- Problem requirements: Copy, character for character, the lines running from the one with "depsgraph = bpy.context.evaluated_depsgraph_get()" to the one with "return low, high", ends included. Leave out every other line.

- Collected data:
+--

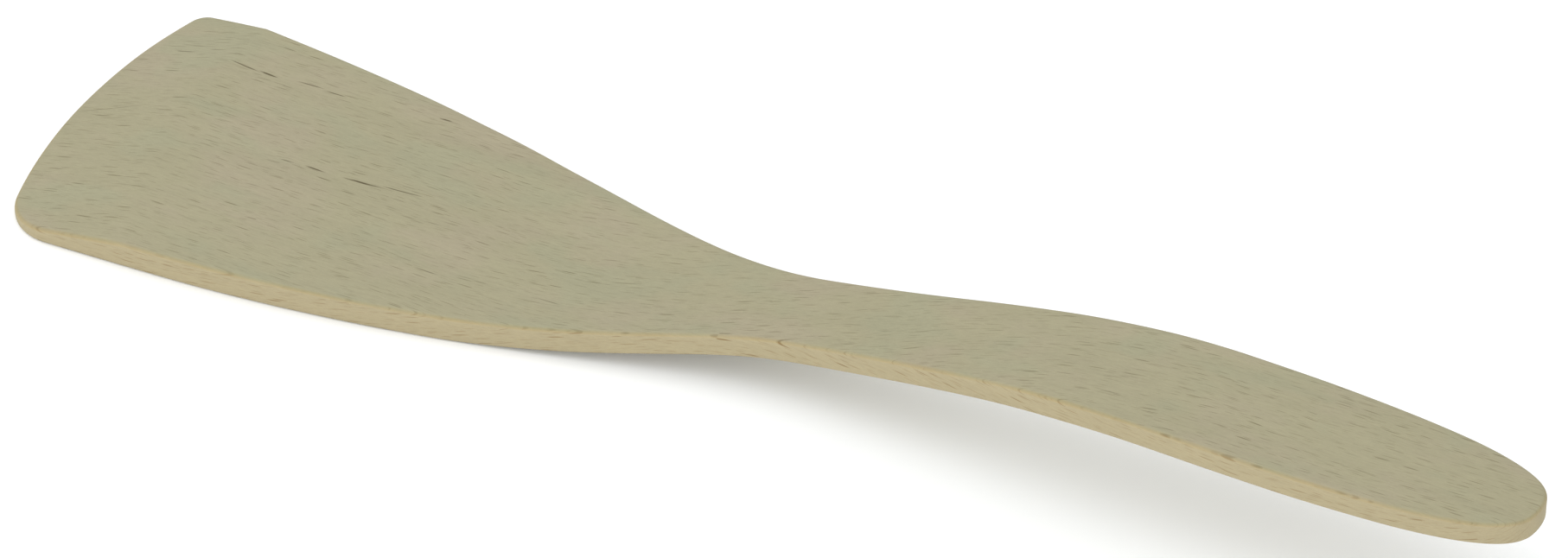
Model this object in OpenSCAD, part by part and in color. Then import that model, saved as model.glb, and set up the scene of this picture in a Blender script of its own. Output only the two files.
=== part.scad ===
// Wooden spatula, sawn and sanded from one piece of beech.
// The plan outline tapers from a broad blade to a slim neck and swells again into the
// handle. Seen from the side the neck rises in an S, so the handle lies above the blade.
// +X runs from the front edge to the end of the handle and +Z is up.
// The blade's flat underside lies on Z = 0.

/* [Overall] */
// Length from the middle of the front edge to the end of the handle
total_l = 300; // [270:1:330]

/* [Blade] */
// Width across the front corners
blade_w = 70; // [60:0.5:80]
// Thickness of the flat part
blade_t = 5.5; // [4.5:0.1:7]
// How far the middle of the front edge stands ahead of its ends
front_bow = 6; // [3:0.5:9]
// Radius of the two front corners
corner_r = 8.4; // [5:0.1:11]
// Angle at which each side still spreads where it meets the corner
side_spread = 4.3; // [2:0.1:6]
// Length over which the sides run almost straight behind the bevel
side_reach = 73; // [60:1:85]

/* [Front bevel] */
// Length of the bevel on the upper face, which follows the bowed front edge
bevel_l = 26; // [16:1:36]
// Thickness that the bevel leaves at the front edge
edge_t = 2.2; // [1.8:0.1:3.4]

/* [Rise of the neck] */
// Length of the flat underside, from the front edge to where it starts to lift
flat_l = 90; // [70:1:100]
// Length over which it lifts
rise_l = 148.5; // [130:0.5:170]
// Length of each of the two bends in which the rise starts and ends
bend_l = 47.5; // [30:0.5:60]
// Height of the handle's underside above the blade's
rise_h = 22.3; // [12:0.1:30]

/* [Neck] */
// Width at the narrowest place
neck_w = 19.7; // [15:0.1:24]
// Distance of the narrowest place from the end of the handle
neck_at = 143; // [130:1:155]
// Length over which the neck stays slim towards the handle
neck_reach = 29; // [15:1:35]
// Length over which the neck stays slim towards the blade
neck_blade_reach = 29; // [20:1:38]

/* [Handle] */
// Greatest width
handle_w = 26.8; // [22:0.1:32]
// Thickness
handle_t = 4.8; // [4:0.1:6.5]
// Distance of the widest place from the end of the handle
widest_at = 60; // [56:1:68]
// Length over which the handle stays wide towards the neck
wide_reach = 24; // [15:1:35]
// Length over which the handle stays wide towards its end
wide_end_reach = 53.3; // [44:0.1:55]
// Half width over which the end of the handle runs square across
end_reach = 7.2; // [5:0.1:9]

/* [Edges] */
// Radius that eases the upper edges
upper_ease = 0.9; // [0.4:0.1:1.1]
// Radius that eases the lower edges
lower_ease = 0.6; // [0.3:0.1:0.7]

/* [Hidden] */

beech = [0.72, 0.67, 0.54];

// Points along each stretch of the outline and of an eased edge
handle_steps = 13;
neck_steps = 10;
blade_steps = 16;
straight_steps = 3;
corner_steps = 6;
ease_steps = 3;
// Faces across the width
columns = 10;
// Share of the handle's curve that forms its blunt end
end_share = 0.14;

end_x = total_l / 2;
front_x = -total_l / 2;
lift_x = front_x + flat_l;
rise_slope = rise_h / (rise_l - bend_l);

// The bowed front edge is an arc about a point on the middle line
front_r = (pow(blade_w / 2, 2) + pow(front_bow, 2)) / (2 * front_bow);
front_centre = [front_x + front_r, 0];

// The corner arc touches the front arc inside, and the straight side
corner_y = blade_w / 2 - corner_r * cos(side_spread);
corner_centre = [front_centre.x - sqrt(pow(front_r - corner_r, 2) - pow(corner_y, 2)), corner_y];
corner_from = 90 - side_spread;
corner_to = atan2(corner_y, corner_centre.x - front_centre.x);
corner_start = corner_centre + corner_r * [cos(corner_from), sin(corner_from)];

// The side runs back from the corner to the heel of the bevel, where the sides start to curve
side_back = [cos(side_spread), -sin(side_spread)];
from_heel_arc = corner_start - front_centre - [bevel_l, 0];
heel_b = side_back * from_heel_arc;
heel_c = from_heel_arc * from_heel_arc - pow(front_r, 2);
heel = corner_start + side_back * (-heel_b - sqrt(pow(heel_b, 2) - heel_c));

widest = [end_x - widest_at, handle_w / 2];
neck = [end_x - neck_at, neck_w / 2];

// Point on the cubic curve from a to d that leaves towards b and arrives from c
function curve(a, b, c, d, t) =
    pow(1 - t, 3) * a + 3 * pow(1 - t, 2) * t * b + 3 * (1 - t) * t * t * c + pow(t, 3) * d;

function unit(v) = v / norm(v);
function smooth(t) = t <= 0 ? 0 : t >= 1 ? 1 : t * t * (3 - 2 * t);

// One side of the outline, from the end of the handle to the front edge
handle_side = [
    for (i = [0:handle_steps])
        curve([end_x, 0], [end_x, end_reach], widest + [wide_end_reach, 0], widest,
              end_share + (1 - end_share) * i / handle_steps)
];
neck_side = [
    for (i = [1:neck_steps])
        curve(widest, widest - [wide_reach, 0], neck + [neck_reach, 0], neck, i / neck_steps)
];
blade_side = [
    for (i = [1:blade_steps])
        curve(neck, neck - [neck_blade_reach, 0], heel + side_reach * side_back, heel, i / blade_steps)
];
straight_side = [
    for (i = [1:straight_steps])
        heel + (corner_start - heel) * i / straight_steps
];
corner_side = [
    for (i = [1:corner_steps])
        let (a = corner_from + (corner_to - corner_from) * i / corner_steps)
        corner_centre + corner_r * [cos(a), sin(a)]
];
side = concat(handle_side, neck_side, blade_side, straight_side, corner_side);
last = len(side) - 1;

// X of the front arc, drawn in by inset, at the distance y from the middle line
function front_at(y, inset = 0) = front_centre.x - sqrt(pow(front_r - inset, 2) - y * y);

// Height of the underside
function under_z(x) =
    let (s = x - lift_x)
    s <= 0 ? 0
    : s < bend_l ? rise_slope * s * s / (2 * bend_l)
    : s < rise_l - bend_l ? rise_slope * (s - bend_l / 2)
    : s < rise_l ? rise_h - rise_slope * pow(rise_l - s, 2) / (2 * bend_l)
    : rise_h;

// Thickness, which thins into the handle over the first half of the rise and along the bevel
function thickness(p) =
    let (plain = blade_t + (handle_t - blade_t) * smooth(2 * (p.x - lift_x) / rise_l))
    let (bevel = 1 - (p.x - front_at(p.y)) / bevel_l)
    plain - (blade_t - edge_t) * max(0, bevel);

// A row of points runs across the piece between two opposite points of the outline. At the
// end of the handle it follows the blunt end. On the bevel it follows the front arc, and
// behind the bevel it straightens out by the neck.
function row_bow(edge) =
    let (behind = edge.x - front_at(edge.y) - bevel_l)
    behind <= 0 ? 1 : max(0, 1 - behind / side_reach);
function row_point(edge, across, inset, blunt) =
    let (y = edge.y * across)
    [
        edge.x + blunt * (1 - across * across)
            + row_bow(edge) * (front_at(y, inset) - front_at(edge.y, inset)),
        y
    ];
function across(i) = 2 * i / columns - 1;

// The outline as a closed loop seen from above, anticlockwise from the end of the handle
outline = concat(
    [for (i = [0:columns]) row_point(side[0], across(i), 0, end_x - side[0].x)],
    [for (j = [1:last]) side[j]],
    [for (i = [columns - 1:-1:0]) row_point(side[last], across(i), 0, 0)],
    [for (j = [last - 1:-1:1]) [side[j].x, -side[j].y]]
);
loop = len(outline);
outline_out = [
    for (k = [0:loop - 1])
        let (before = unit(outline[k] - outline[(k + loop - 1) % loop]))
        let (after = unit(outline[(k + 1) % loop] - outline[k]))
        let (along = unit(before + after))
        [along.y, -along.x]
];
function inset_outline(inset) = [for (k = [0:loop - 1]) outline[k] - inset * outline_out[k]];

// Levels of the loft from the underside to the upper face: how far the outline is drawn in,
// the height above the face that the level follows, and whether that is the upper face
levels = concat(
    [
        for (i = [0:ease_steps])
            let (a = 90 * i / ease_steps)
            [lower_ease * (1 - sin(a)), lower_ease * (1 - cos(a)), 0]
    ],
    [
        for (i = [0:ease_steps])
            let (a = 90 * i / ease_steps)
            [upper_ease * (1 - cos(a)), -upper_ease * (1 - sin(a)), 1]
    ]
);
top = len(levels) - 1;
function lift(p, level) = [p.x, p.y, under_z(p.x) + level[1] + level[2] * thickness(p)];
function ring(level) = [for (p = inset_outline(level[0])) lift(p, level)];

// Points of a face inside its outline, row by row from the handle to the front
function face_points(level) =
    let (edge = inset_outline(level[0]))
    [
        for (j = [1:last - 1], i = [1:columns - 1])
            lift(row_point(edge[columns + j], across(i), level[0], 0), level)
    ];

// Number of the point in row j and column i: on the outline's ring, or among the inner points
function ring_place(j, i) =
    j == 0 ? i
    : i == columns ? columns + j
    : j == last ? 2 * columns + last - i
    : 2 * columns + 2 * last - j;
function face_place(j, i, ring_start, inner_start) =
    j == 0 || j == last || i == 0 || i == columns
        ? ring_start + ring_place(j, i)
        : inner_start + (j - 1) * (columns - 1) + i - 1;

// Two triangles for a patch whose corners run clockwise as seen from outside
function patch(a, b, c, d) = [[a, b, c], [a, c, d]];

module spatula() {
    rings = [for (level = levels) each ring(level)];
    under_points = face_points(levels[0]);
    upper_points = face_points(levels[top]);
    under_start = len(rings);
    upper_start = under_start + len(under_points);

    walls = [
        for (l = [0:top - 1], k = [0:loop - 1])
            let (low = l * loop)
            let (high = low + loop)
            let (next = (k + 1) % loop)
            each patch(low + k, high + k, high + next, low + next)
    ];
    under = [
        for (j = [0:last - 1], i = [0:columns - 1])
            each patch(
                face_place(j, i, 0, under_start),
                face_place(j, i + 1, 0, under_start),
                face_place(j + 1, i + 1, 0, under_start),
                face_place(j + 1, i, 0, under_start)
            )
    ];
    upper = [
        for (j = [0:last - 1], i = [0:columns - 1])
            each patch(
                face_place(j, i, top * loop, upper_start),
                face_place(j + 1, i, top * loop, upper_start),
                face_place(j + 1, i + 1, top * loop, upper_start),
                face_place(j, i + 1, top * loop, upper_start)
            )
    ];
    color(beech)
        polyhedron(
            points = concat(rings, under_points, upper_points),
            faces = concat(walls, under, upper)
        );
}

spatula();
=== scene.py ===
"""A wooden spatula of sanded beech on a pale floor, in plain soft studio light."""

import logging
import math
from dataclasses import dataclass, field
from enum import Enum
from typing import Any, Iterable, Sequence

import bmesh
import bpy
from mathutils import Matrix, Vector
from mathutils import noise as hand


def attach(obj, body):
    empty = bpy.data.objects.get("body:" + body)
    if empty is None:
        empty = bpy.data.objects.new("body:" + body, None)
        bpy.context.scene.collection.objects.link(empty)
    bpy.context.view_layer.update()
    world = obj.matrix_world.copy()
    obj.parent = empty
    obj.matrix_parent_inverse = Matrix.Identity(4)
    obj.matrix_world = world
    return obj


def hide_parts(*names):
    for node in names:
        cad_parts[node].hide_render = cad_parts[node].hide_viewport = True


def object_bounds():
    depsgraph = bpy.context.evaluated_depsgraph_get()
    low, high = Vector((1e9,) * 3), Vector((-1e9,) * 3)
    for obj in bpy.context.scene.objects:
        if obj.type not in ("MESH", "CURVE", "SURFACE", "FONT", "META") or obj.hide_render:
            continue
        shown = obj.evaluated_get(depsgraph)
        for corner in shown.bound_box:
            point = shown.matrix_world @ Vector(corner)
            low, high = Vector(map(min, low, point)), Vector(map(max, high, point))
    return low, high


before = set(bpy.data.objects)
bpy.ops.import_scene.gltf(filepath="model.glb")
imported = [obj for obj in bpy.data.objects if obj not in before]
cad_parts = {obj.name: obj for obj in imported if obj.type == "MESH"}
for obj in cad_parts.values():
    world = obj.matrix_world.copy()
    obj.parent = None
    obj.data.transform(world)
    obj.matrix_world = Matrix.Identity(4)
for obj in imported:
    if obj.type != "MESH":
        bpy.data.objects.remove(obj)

MM = 0.001
CAD_LOW, CAD_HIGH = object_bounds()
LOG = logging.getLogger("spatula")

Point = tuple[float, float]
Colour = tuple[float, float, float]


class Side(Enum):
    """The two long sides of the spatula, as the sign of Y."""

    NEAR = -1
    FAR = 1


class Face(Enum):
    """The two broad faces."""

    UNDER = 0
    UPPER = 1


class Blend(Enum):
    """How one colour is laid over another."""

    MIX = "MIX"
    MULTIPLY = "MULTIPLY"


def smooth(t: float) -> float:
    """Ease from 0 to 1 without a corner at either end."""
    t = min(max(t, 0.0), 1.0)
    return t * t * (3 - 2 * t)


def cubic(a: Point, b: Point, c: Point, d: Point, t: float) -> Point:
    """Find a point on a cubic curve.

    Args:
        a: Where the curve starts.
        b: The point that it leaves towards.
        c: The point that it arrives from.
        d: Where the curve ends.
        t: The share of the way along, from 0 to 1.

    Returns:
        The point on the curve.
    """
    s = 1 - t
    weights = (s**3, 3 * s * s * t, 3 * s * t * t, t**3)
    return (
        sum(w * p[0] for w, p in zip(weights, (a, b, c, d))),
        sum(w * p[1] for w, p in zip(weights, (a, b, c, d))),
    )


@dataclass(frozen=True)
class Blade:
    """The broad front part, with its bowed and bevelled edge."""

    width: float = CAD_HIGH.y - CAD_LOW.y
    thickness: float = 5.5 * MM
    bow: float = 6 * MM
    reach: float = 73 * MM
    bevel: float = 26 * MM
    edge: float = 2.2 * MM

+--

- Written answer:
    depsgraph = bpy.context.evaluated_depsgraph_get()
    low, high = Vector((1e9,) * 3), Vector((-1e9,) * 3)
    for obj in bpy.context.scene.objects:
        if obj.type not in ("MESH", "CURVE", "SURFACE", "FONT", "META") or obj.hide_render:
            continue
        shown = obj.evaluated_get(depsgraph)
        for corner in shown.bound_box:
            point = shown.matrix_world @ Vector(corner)
            low, high = Vector(map(min, low, point)), Vector(map(max, high, point))
    return low, high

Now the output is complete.